Im Übrigen hätten Bedenken gegen die Rechtmäßigkeit eines auf die Vorgänge vom 16.01. und 01.03.2001 gestützten Bescheides bestanden. Unabhängig von den vom SG geäußerten Bedenken dürften die schriftlichen Aufforderungen vom 24.11.2000 und 16.01.2001 die Beklagte schon deshalb nicht berechtigt haben, die Bewilligung der Leistungen wegen des fehlenden Nachweises von Eigenbemühungen nach § 119 Abs.1 Nr.1 und Abs.5 SGB III aufzuheben, da die vom Kläger geforderten Eigenbemühungen diesen offensichtlich überforderten. Von ihm wurde die Auswertung von Stellenanzeigen in Zeitungen und im Stelleninformationszentrum (SIS), der Nachweis schriftlicher Bewerbungen mit Angabe der Firmenanschrift und ggf. der Ansprechpartner, die Bestätigung über Vorstellungsgespräche und der Nachweis über Absagen in Kopie verlangt.

Aufgrund des vom Kläger in der mündlichen Verhandlung vor dem Senat gewonnenen Eindruckes war dieser subjektiv nicht in der Lage, diesen mehrfachen Nachweisen von Eigenbemühungen nachzukommen. Allenfalls wäre es angezeigt gewesen, sich auf den Nachweis einer bestimmten Form von Eigenbemühungen zu beschränken bzw. dem Kläger hierbei Hilfestellungen zu geben. Jedoch kann dies aus den dargelegten Gründen dahinstehen.

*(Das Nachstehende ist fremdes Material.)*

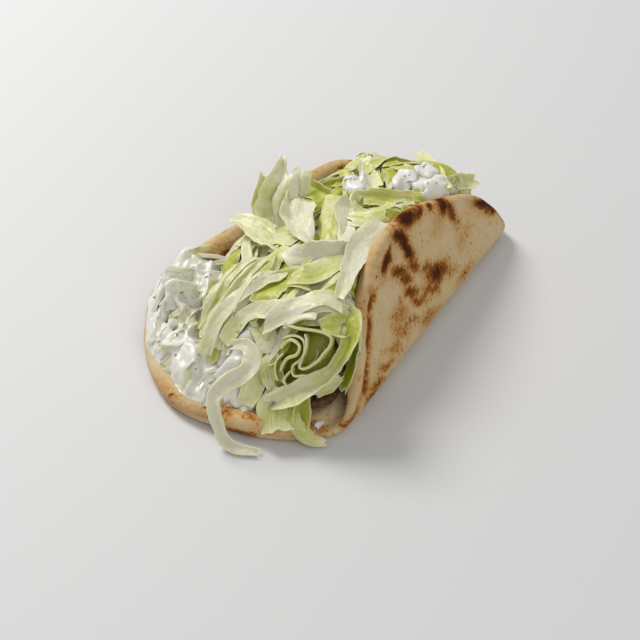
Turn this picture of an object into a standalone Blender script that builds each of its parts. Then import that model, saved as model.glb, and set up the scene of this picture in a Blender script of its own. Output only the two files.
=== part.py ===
"""A gyro wrap: one round flatbread folded over shaved meat, shredded lettuce and thick yoghurt sauce.

The bread is modelled as the baker makes it, a flat round with a puffed rim, and is then bent like the
real one: its outer face lies flat on the table, the left side curls up, and the right side is folded
over the filling as a standing flap. +Y runs along the fold, +X towards the flap and +Z up. The origin
is on the table, under the middle of the wrap. All numbers are millimetres until a mesh is made.
"""

import math

import bmesh
import bpy
import numpy as np

MM = 0.001

# The flat round, measured from the middle of the bread: p runs across the fold, q along it.
BREAD_MIDDLE = (29.1, -1.9)     # where that middle lies once the wrap is centred on the origin
RIM_ANGLES = (-180, -158, -135, -110, -95, -80, -65, -50, -35, -20, 0, 20, 40, 55, 75, 92, 107, 122, 140, 160)
RIM_RADII = (93, 104, 106, 108, 98, 92, 84, 78, 82, 89, 97, 100, 106, 114, 108, 109, 116, 113, 99, 87)
CRUMB_THICK = 6.2               # the bread inside its rim
RIM_THICK = 8.8                 # the puffed rim
FOLD_THICK = 5.0                # the bread where it is pressed by the fold
RIM_ROUND = 5.0                 # how far in the rim's rounding reaches
RIM_WIDTH = 22.0                # how far in the puff has died away
EDGE_HEIGHT = 3.8               # height of the rim's outermost line above the outer face
SECTORS = 64
RIM_STEPS = (0.0, 0.9, 2.6, 5.0, 9.0, 15.0, 22.0)
INNER_STEPS = (0.62, 0.42, 0.22)
BEND_CUTS = (-84.0, -72.0, -60.0, -48.0, -36.0, -24.0, -12.0) + tuple(27.0 + 3.5 * k for k in range(7))

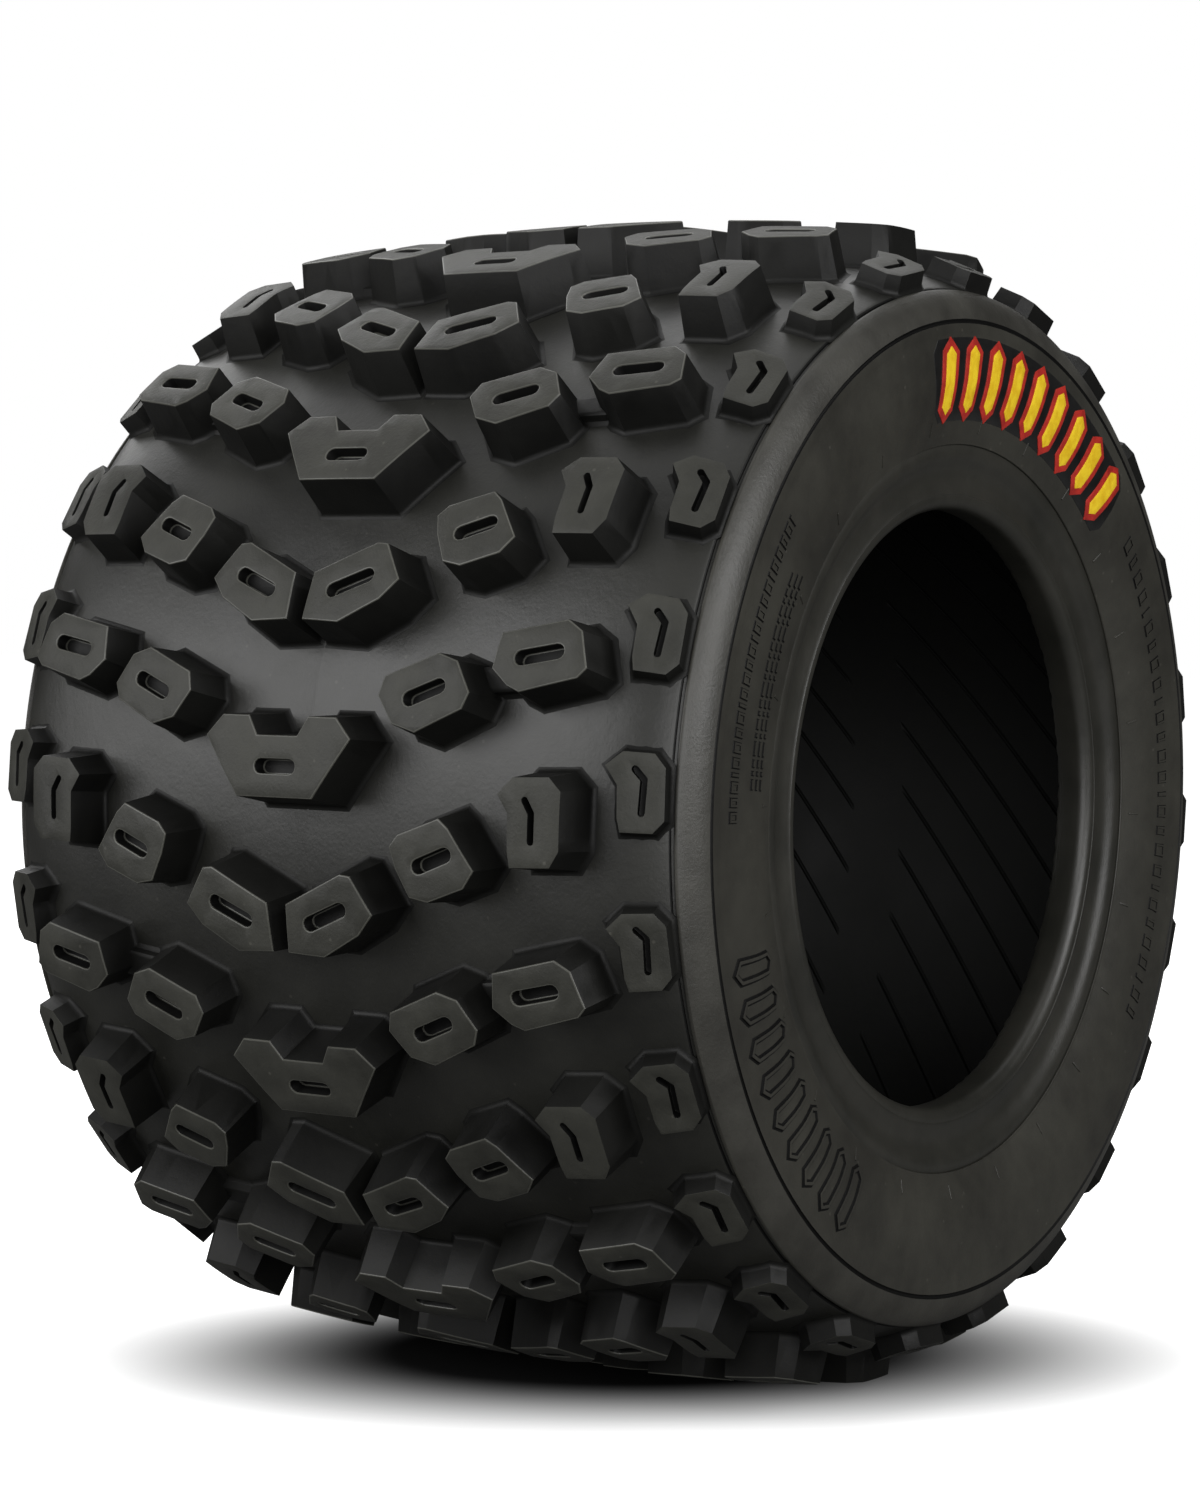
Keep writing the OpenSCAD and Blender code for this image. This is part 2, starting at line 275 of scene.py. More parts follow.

Somit waren auf die Berufung des Klägers das Urteil des SG vom 21.05.2004 und die Bescheide der Beklagten aufzuheben. Hierbei hat der Senat zur Klarstellung auch den Bescheid vom 06.03.2001 aufgehoben, auch wenn dessen Erlass nicht nachgewiesen ist.

Die Kostenentscheidung beruht auf § 193 SGG.

Gründe für die Zulassung der Revision gem. § 160 Abs.2 Nrn.1 und 2 SGG liegen nicht vor.